§ **Short task**:
Up to and including the line with "# Origin: centre", please set down the entries below exactly, starting from the first line.

§ **Data**:
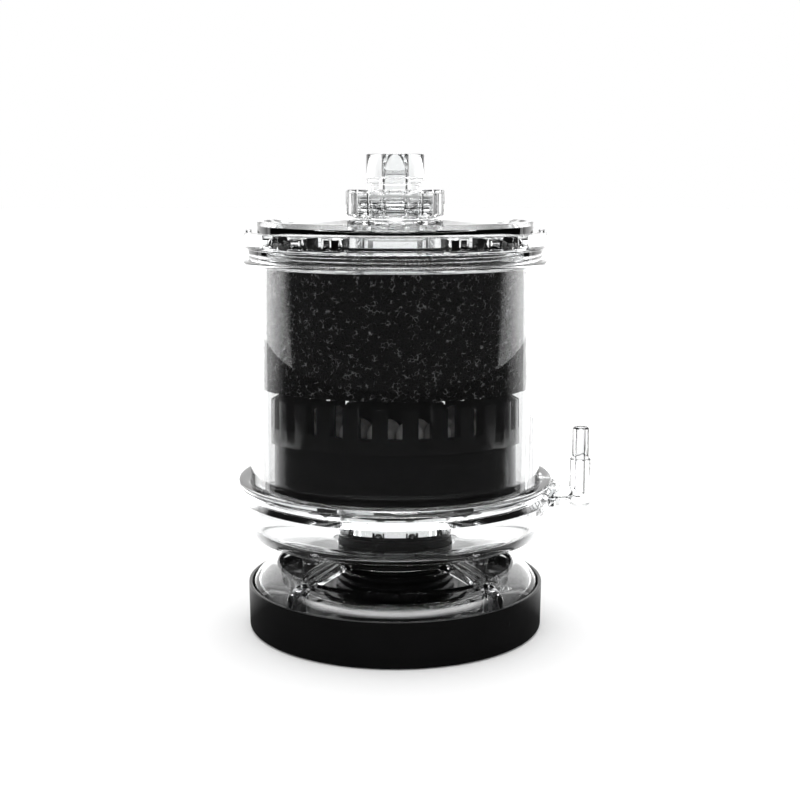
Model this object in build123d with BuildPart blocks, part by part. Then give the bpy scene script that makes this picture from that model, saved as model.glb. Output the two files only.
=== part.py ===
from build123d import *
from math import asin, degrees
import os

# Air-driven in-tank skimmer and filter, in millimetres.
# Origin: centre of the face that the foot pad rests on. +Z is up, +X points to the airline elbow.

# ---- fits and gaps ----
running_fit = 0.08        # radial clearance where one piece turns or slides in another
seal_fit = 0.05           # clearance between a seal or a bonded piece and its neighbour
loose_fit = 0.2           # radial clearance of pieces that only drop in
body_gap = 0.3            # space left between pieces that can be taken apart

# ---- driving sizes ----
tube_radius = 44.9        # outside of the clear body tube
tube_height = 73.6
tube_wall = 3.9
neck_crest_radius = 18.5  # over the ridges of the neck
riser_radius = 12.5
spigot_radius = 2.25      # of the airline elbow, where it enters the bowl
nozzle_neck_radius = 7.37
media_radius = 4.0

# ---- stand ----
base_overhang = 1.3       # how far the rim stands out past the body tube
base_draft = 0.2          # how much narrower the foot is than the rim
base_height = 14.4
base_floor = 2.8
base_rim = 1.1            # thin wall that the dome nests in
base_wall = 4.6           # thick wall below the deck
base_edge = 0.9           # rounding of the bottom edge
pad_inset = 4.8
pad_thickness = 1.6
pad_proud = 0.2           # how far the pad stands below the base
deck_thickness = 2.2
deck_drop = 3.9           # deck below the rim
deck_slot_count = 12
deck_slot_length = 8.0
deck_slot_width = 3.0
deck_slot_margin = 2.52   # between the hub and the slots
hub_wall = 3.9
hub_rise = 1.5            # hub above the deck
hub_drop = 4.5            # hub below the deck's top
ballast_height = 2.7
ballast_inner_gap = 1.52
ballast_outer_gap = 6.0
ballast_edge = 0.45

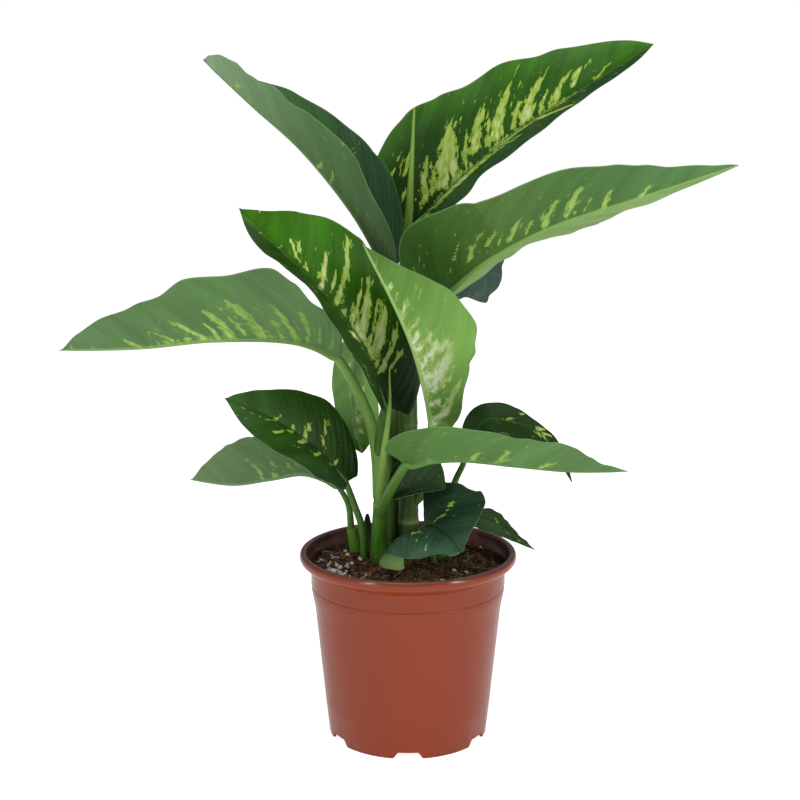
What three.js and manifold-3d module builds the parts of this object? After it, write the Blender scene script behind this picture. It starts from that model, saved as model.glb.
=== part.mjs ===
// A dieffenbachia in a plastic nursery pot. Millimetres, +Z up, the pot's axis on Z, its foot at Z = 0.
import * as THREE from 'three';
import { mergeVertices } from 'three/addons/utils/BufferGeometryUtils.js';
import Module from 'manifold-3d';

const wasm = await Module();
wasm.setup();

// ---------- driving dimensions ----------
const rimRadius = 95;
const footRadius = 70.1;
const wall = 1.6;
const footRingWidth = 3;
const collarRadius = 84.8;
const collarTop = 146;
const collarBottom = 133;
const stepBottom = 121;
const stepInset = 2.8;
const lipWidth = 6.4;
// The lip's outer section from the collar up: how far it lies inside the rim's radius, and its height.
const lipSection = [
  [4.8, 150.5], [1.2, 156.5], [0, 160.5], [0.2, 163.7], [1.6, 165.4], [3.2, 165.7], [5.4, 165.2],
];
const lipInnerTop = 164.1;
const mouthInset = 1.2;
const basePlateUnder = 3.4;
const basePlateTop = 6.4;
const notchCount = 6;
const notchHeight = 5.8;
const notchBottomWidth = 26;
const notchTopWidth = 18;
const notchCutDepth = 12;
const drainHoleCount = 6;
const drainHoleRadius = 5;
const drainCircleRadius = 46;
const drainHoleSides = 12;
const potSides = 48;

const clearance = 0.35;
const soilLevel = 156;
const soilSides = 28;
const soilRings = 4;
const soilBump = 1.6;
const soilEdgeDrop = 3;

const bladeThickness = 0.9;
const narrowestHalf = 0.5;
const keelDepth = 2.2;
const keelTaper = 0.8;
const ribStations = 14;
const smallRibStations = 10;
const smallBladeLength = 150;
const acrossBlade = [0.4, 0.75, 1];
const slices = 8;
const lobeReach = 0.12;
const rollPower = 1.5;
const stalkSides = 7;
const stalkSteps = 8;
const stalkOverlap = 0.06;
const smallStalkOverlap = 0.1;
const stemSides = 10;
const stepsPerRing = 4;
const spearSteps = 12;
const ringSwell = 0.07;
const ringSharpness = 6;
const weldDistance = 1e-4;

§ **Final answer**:
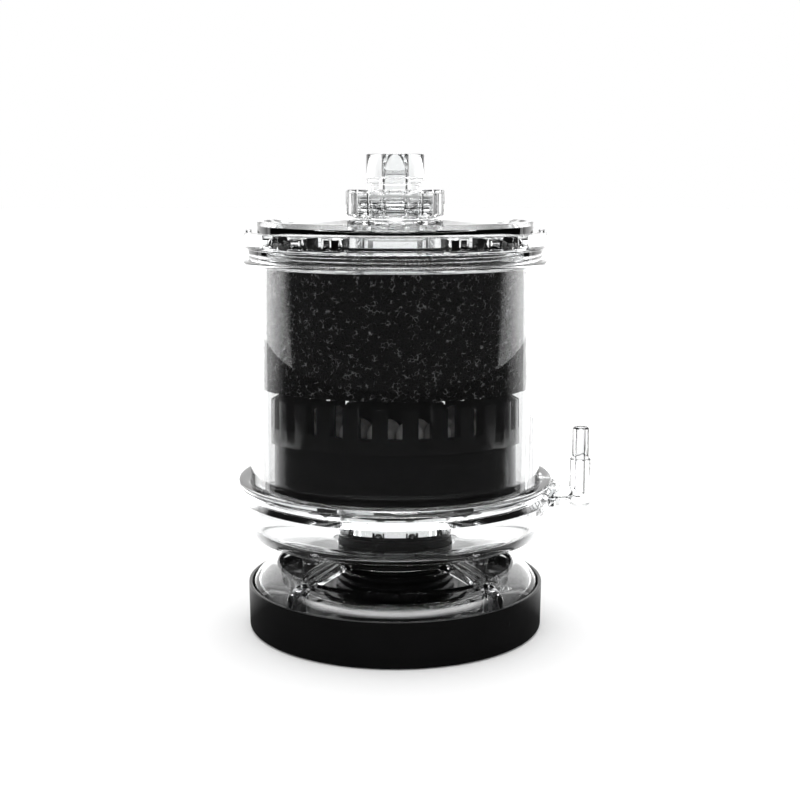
Model this object in build123d with BuildPart blocks, part by part. Then give the bpy scene script that makes this picture from that model, saved as model.glb. Output the two files only.
=== part.py ===
from build123d import *
from math import asin, degrees
import os

# Air-driven in-tank skimmer and filter, in millimetres.
# Origin: centre of the face that the foot pad rests on. +Z is up, +X points to the airline elbow.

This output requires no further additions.